Sunday, February 26, 2017
A Man Called Ove
Ove is a 59-year-old grouch who stalks his housing project like a martinet, picking up cigarette butts, writing down the license plates of parking transgressors, and insulting everyone who comes in his path. He is in deep mourning of his late wife, and visits her grave regularly. When he is laid off from the job he has had since he was a teenager, he decides to kill himself.
But every suicide attempt is interrupted by someone asking for a good deed. During his attempts he remembers his life. He was a nice guy, handy with tools (he learned cars from his father and developed a life-long love of Saab). He is socially awkward, but meets a young woman on a train who is way above his station, but she loves him anyway and they marry. She is injured in a bus accident, and dies of cancer, and he feels he has nothing to live for.

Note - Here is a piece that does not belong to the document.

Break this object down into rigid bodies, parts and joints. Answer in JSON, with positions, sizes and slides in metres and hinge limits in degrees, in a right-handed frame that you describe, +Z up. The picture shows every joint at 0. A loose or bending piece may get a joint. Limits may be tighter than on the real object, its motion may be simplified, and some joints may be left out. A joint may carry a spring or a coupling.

But he keeps getting interrupted, especially by a young Iranian woman who lives across the path. Eventually they develop a friendship, and he grows to dote on their children. He takes in a stray cat. He opens up about his past and tries to move forward.
This may sound dreadful, but it plays better than it reads. Partly this is due to Holm's delicate balance of the two genres. It is genuinely funny (he ends a friendship with a man because he drives a Volvo) and it may earn a tear or two at the end. It's also helped greatly by the lead performance of Rolf Lassgård, who manages to take a cliche character, the grumpy old man, and make him real.
I have only one major question--when did he go sour? Right after his wife's death? If so, that must have been quite a transformation. We don't really see when he went from good guy to bad. The movie is almost two hours but one scene of him realizing he hated life might have been necessary.